__Task__
Extract the complete data exactly as given.

:::

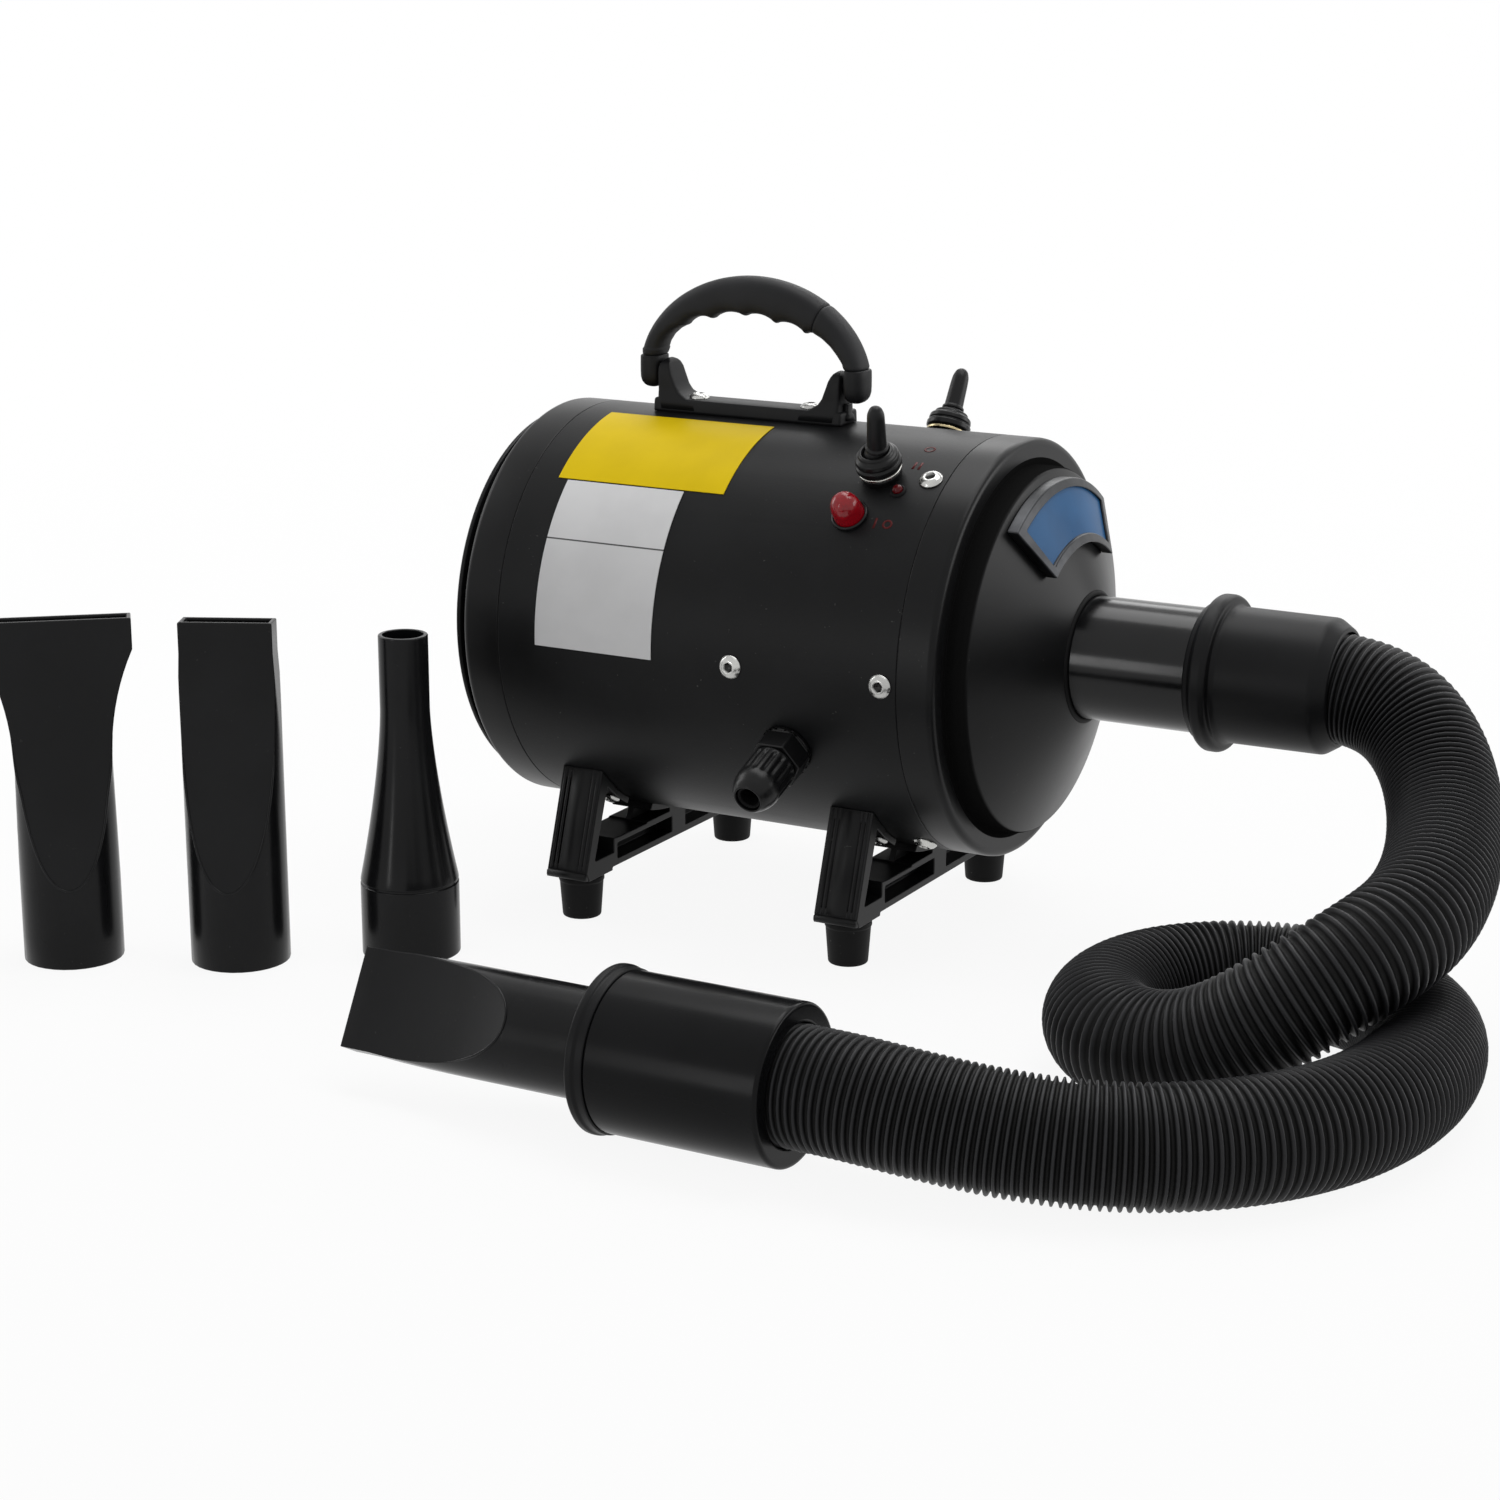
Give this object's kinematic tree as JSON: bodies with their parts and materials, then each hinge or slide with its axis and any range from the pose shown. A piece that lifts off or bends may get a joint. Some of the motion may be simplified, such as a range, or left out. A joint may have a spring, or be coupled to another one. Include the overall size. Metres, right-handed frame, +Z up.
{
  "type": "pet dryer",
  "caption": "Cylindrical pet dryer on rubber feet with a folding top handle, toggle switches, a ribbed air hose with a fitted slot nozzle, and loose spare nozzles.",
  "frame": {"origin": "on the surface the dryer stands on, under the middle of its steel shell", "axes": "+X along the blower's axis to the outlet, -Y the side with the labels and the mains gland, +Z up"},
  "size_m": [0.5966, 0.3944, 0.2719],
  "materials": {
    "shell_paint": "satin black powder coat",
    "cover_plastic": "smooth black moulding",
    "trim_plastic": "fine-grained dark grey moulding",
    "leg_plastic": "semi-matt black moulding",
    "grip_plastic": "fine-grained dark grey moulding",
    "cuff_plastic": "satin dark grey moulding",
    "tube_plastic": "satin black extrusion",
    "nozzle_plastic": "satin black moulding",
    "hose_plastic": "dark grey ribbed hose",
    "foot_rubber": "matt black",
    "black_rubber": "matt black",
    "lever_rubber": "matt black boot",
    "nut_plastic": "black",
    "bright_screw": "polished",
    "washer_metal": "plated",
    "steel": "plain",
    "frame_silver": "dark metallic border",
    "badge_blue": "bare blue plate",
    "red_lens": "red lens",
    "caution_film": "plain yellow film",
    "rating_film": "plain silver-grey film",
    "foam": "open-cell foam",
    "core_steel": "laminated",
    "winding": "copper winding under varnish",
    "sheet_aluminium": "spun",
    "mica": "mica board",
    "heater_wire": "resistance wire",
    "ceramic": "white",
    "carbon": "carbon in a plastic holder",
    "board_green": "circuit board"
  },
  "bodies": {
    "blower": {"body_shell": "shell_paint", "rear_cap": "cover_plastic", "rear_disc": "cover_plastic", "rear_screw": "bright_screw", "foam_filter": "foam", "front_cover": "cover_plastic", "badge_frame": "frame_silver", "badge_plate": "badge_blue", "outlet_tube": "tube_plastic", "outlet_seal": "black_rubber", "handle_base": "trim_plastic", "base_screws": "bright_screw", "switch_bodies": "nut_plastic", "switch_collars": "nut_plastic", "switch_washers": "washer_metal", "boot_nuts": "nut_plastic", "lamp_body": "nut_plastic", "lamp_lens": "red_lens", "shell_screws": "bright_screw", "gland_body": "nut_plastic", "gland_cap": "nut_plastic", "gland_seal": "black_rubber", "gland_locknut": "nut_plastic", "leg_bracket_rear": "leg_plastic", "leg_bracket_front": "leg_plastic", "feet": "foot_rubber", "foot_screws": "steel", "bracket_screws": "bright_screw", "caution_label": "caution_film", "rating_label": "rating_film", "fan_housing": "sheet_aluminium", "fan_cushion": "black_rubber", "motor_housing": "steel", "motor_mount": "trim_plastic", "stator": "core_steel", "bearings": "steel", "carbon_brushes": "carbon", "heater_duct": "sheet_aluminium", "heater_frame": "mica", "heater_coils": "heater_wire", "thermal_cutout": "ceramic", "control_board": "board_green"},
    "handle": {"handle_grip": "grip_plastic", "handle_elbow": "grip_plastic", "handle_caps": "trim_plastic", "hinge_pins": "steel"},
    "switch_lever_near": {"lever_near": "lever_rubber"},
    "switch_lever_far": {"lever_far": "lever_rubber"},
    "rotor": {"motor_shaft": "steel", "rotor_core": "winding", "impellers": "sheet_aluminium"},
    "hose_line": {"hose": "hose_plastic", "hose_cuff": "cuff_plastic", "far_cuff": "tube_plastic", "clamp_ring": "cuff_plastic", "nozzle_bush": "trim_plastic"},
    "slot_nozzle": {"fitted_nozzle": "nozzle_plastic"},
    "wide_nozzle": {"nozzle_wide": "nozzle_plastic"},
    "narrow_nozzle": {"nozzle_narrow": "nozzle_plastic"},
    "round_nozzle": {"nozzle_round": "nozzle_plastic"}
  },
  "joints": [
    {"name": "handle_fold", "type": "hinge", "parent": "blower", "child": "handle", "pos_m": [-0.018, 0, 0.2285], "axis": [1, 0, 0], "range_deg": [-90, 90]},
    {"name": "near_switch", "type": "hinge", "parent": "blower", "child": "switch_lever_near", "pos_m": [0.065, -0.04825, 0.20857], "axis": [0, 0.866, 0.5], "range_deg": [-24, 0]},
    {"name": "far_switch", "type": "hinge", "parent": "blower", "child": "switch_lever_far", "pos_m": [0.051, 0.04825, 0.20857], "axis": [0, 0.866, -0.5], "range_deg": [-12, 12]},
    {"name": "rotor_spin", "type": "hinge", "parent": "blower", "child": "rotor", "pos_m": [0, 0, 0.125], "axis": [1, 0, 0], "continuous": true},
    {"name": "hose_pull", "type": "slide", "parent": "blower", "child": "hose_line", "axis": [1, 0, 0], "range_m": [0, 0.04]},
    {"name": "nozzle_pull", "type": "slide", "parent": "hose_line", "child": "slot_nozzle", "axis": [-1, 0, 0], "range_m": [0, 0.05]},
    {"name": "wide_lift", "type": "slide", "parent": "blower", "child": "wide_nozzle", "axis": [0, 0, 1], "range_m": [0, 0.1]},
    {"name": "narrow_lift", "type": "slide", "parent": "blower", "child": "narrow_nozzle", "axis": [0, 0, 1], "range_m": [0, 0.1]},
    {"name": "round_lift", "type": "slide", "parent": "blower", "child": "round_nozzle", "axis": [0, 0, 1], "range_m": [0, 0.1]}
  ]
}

:::

__The completed task__
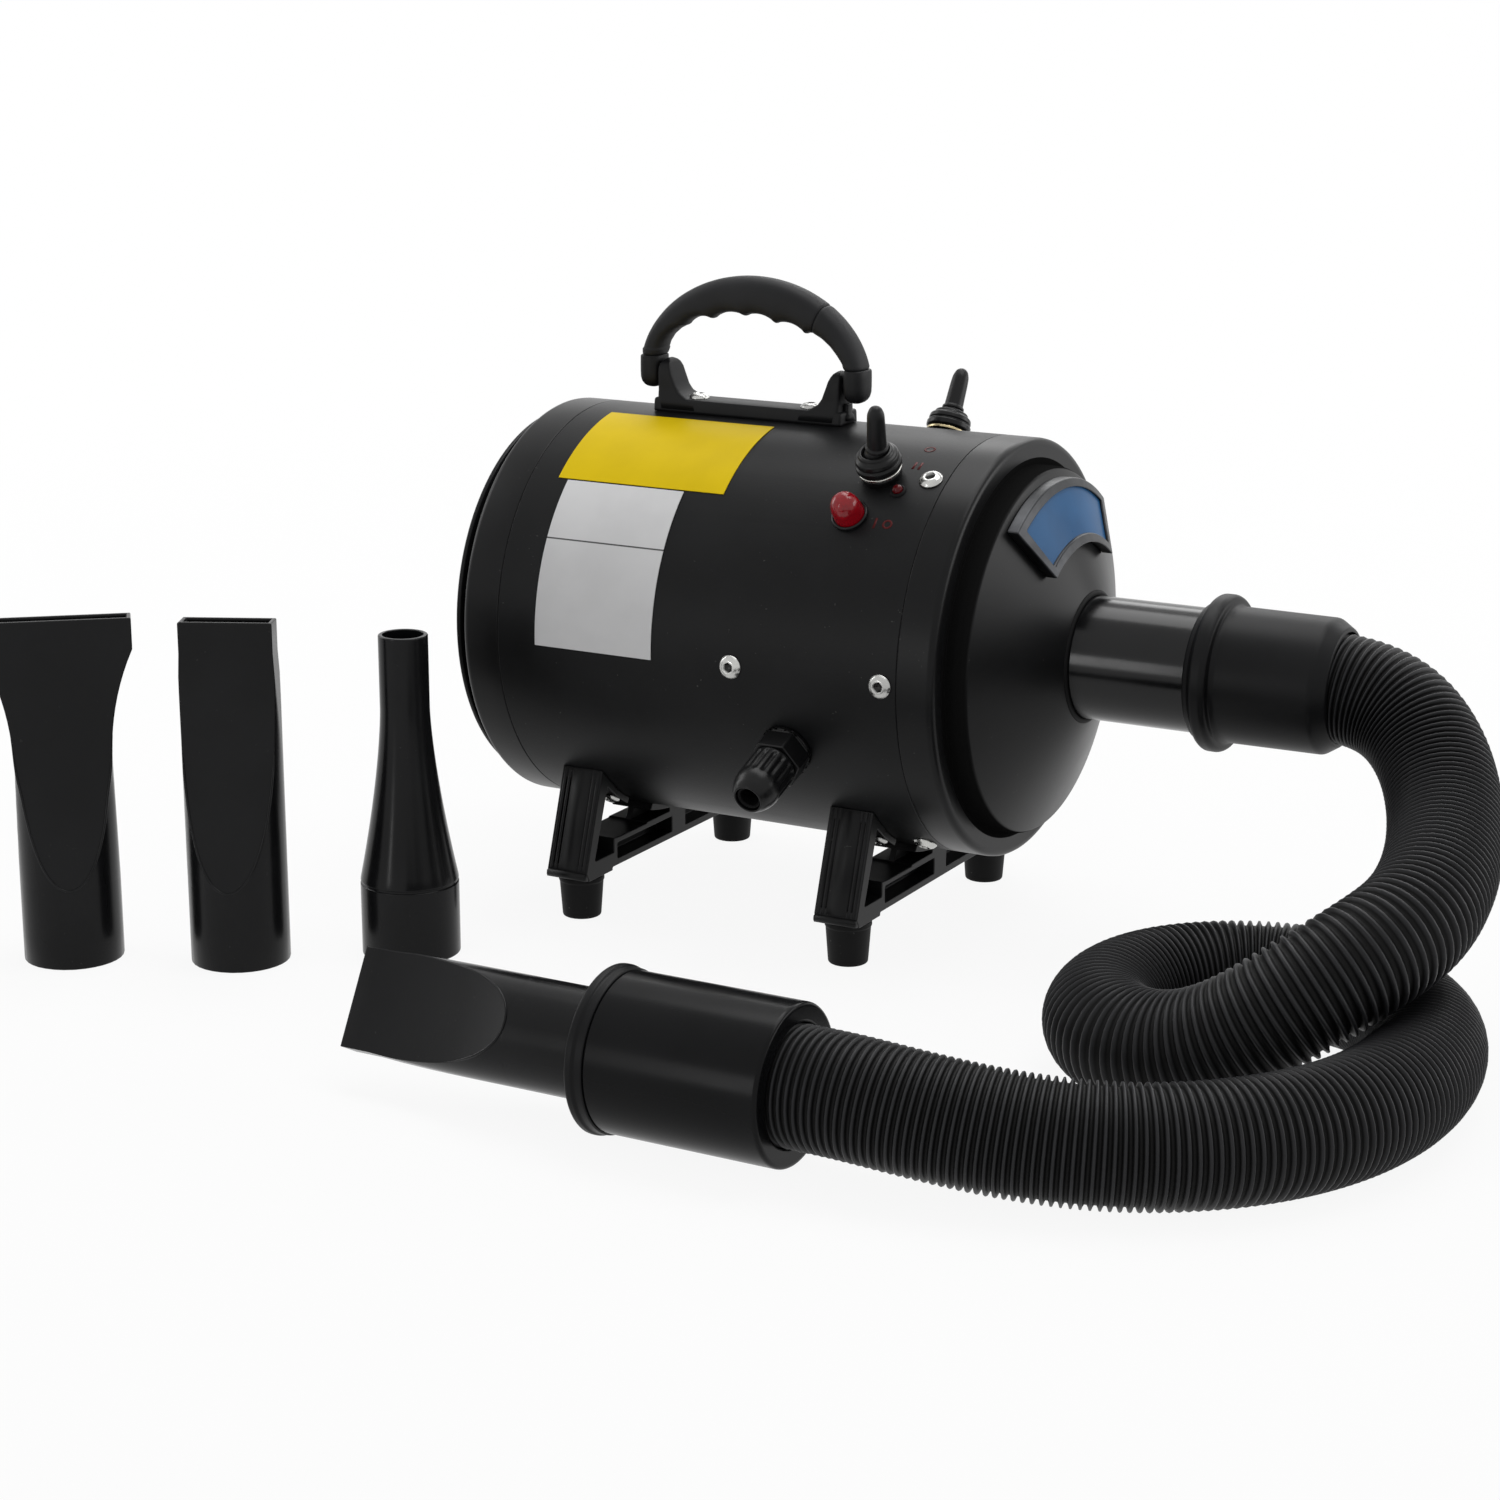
Give this object's kinematic tree as JSON: bodies with their parts and materials, then each hinge or slide with its axis and any range from the pose shown. A piece that lifts off or bends may get a joint. Some of the motion may be simplified, such as a range, or left out. A joint may have a spring, or be coupled to another one. Include the overall size. Metres, right-handed frame, +Z up.
{
  "type": "pet dryer",
  "caption": "Cylindrical pet dryer on rubber feet with a folding top handle, toggle switches, a ribbed air hose with a fitted slot nozzle, and loose spare nozzles.",
  "frame": {"origin": "on the surface the dryer stands on, under the middle of its steel shell", "axes": "+X along the blower's axis to the outlet, -Y the side with the labels and the mains gland, +Z up"},
  "size_m": [0.5966, 0.3944, 0.2719],
  "materials": {
    "shell_paint": "satin black powder coat",
    "cover_plastic": "smooth black moulding",
    "trim_plastic": "fine-grained dark grey moulding",
    "leg_plastic": "semi-matt black moulding",
    "grip_plastic": "fine-grained dark grey moulding",
    "cuff_plastic": "satin dark grey moulding",
    "tube_plastic": "satin black extrusion",
    "nozzle_plastic": "satin black moulding",
    "hose_plastic": "dark grey ribbed hose",
    "foot_rubber": "matt black",
    "black_rubber": "matt black",
    "lever_rubber": "matt black boot",
    "nut_plastic": "black",
    "bright_screw": "polished",
    "washer_metal": "plated",
    "steel": "plain",
    "frame_silver": "dark metallic border",
    "badge_blue": "bare blue plate",
    "red_lens": "red lens",
    "caution_film": "plain yellow film",
    "rating_film": "plain silver-grey film",
    "foam": "open-cell foam",
    "core_steel": "laminated",
    "winding": "copper winding under varnish",
    "sheet_aluminium": "spun",
    "mica": "mica board",
    "heater_wire": "resistance wire",
    "ceramic": "white",
    "carbon": "carbon in a plastic holder",
    "board_green": "circuit board"
  },
  "bodies": {
    "blower": {"body_shell": "shell_paint", "rear_cap": "cover_plastic", "rear_disc": "cover_plastic", "rear_screw": "bright_screw", "foam_filter": "foam", "front_cover": "cover_plastic", "badge_frame": "frame_silver", "badge_plate": "badge_blue", "outlet_tube": "tube_plastic", "outlet_seal": "black_rubber", "handle_base": "trim_plastic", "base_screws": "bright_screw", "switch_bodies": "nut_plastic", "switch_collars": "nut_plastic", "switch_washers": "washer_metal", "boot_nuts": "nut_plastic", "lamp_body": "nut_plastic", "lamp_lens": "red_lens", "shell_screws": "bright_screw", "gland_body": "nut_plastic", "gland_cap": "nut_plastic", "gland_seal": "black_rubber", "gland_locknut": "nut_plastic", "leg_bracket_rear": "leg_plastic", "leg_bracket_front": "leg_plastic", "feet": "foot_rubber", "foot_screws": "steel", "bracket_screws": "bright_screw", "caution_label": "caution_film", "rating_label": "rating_film", "fan_housing": "sheet_aluminium", "fan_cushion": "black_rubber", "motor_housing": "steel", "motor_mount": "trim_plastic", "stator": "core_steel", "bearings": "steel", "carbon_brushes": "carbon", "heater_duct": "sheet_aluminium", "heater_frame": "mica", "heater_coils": "heater_wire", "thermal_cutout": "ceramic", "control_board": "board_green"},
    "handle": {"handle_grip": "grip_plastic", "handle_elbow": "grip_plastic", "handle_caps": "trim_plastic", "hinge_pins": "steel"},
    "switch_lever_near": {"lever_near": "lever_rubber"},
    "switch_lever_far": {"lever_far": "lever_rubber"},
    "rotor": {"motor_shaft": "steel", "rotor_core": "winding", "impellers": "sheet_aluminium"},
    "hose_line": {"hose": "hose_plastic", "hose_cuff": "cuff_plastic", "far_cuff": "tube_plastic", "clamp_ring": "cuff_plastic", "nozzle_bush": "trim_plastic"},
    "slot_nozzle": {"fitted_nozzle": "nozzle_plastic"},
    "wide_nozzle": {"nozzle_wide": "nozzle_plastic"},
    "narrow_nozzle": {"nozzle_narrow": "nozzle_plastic"},
    "round_nozzle": {"nozzle_round": "nozzle_plastic"}
  },
  "joints": [
    {"name": "handle_fold", "type": "hinge", "parent": "blower", "child": "handle", "pos_m": [-0.018, 0, 0.2285], "axis": [1, 0, 0], "range_deg": [-90, 90]},
    {"name": "near_switch", "type": "hinge", "parent": "blower", "child": "switch_lever_near", "pos_m": [0.065, -0.04825, 0.20857], "axis": [0, 0.866, 0.5], "range_deg": [-24, 0]},
    {"name": "far_switch", "type": "hinge", "parent": "blower", "child": "switch_lever_far", "pos_m": [0.051, 0.04825, 0.20857], "axis": [0, 0.866, -0.5], "range_deg": [-12, 12]},
    {"name": "rotor_spin", "type": "hinge", "parent": "blower", "child": "rotor", "pos_m": [0, 0, 0.125], "axis": [1, 0, 0], "continuous": true},
    {"name": "hose_pull", "type": "slide", "parent": "blower", "child": "hose_line", "axis": [1, 0, 0], "range_m": [0, 0.04]},
    {"name": "nozzle_pull", "type": "slide", "parent": "hose_line", "child": "slot_nozzle", "axis": [-1, 0, 0], "range_m": [0, 0.05]},
    {"name": "wide_lift", "type": "slide", "parent": "blower", "child": "wide_nozzle", "axis": [0, 0, 1], "range_m": [0, 0.1]},
    {"name": "narrow_lift", "type": "slide", "parent": "blower", "child": "narrow_nozzle", "axis": [0, 0, 1], "range_m": [0, 0.1]},
    {"name": "round_lift", "type": "slide", "parent": "blower", "child": "round_nozzle", "axis": [0, 0, 1], "range_m": [0, 0.1]}
  ]
}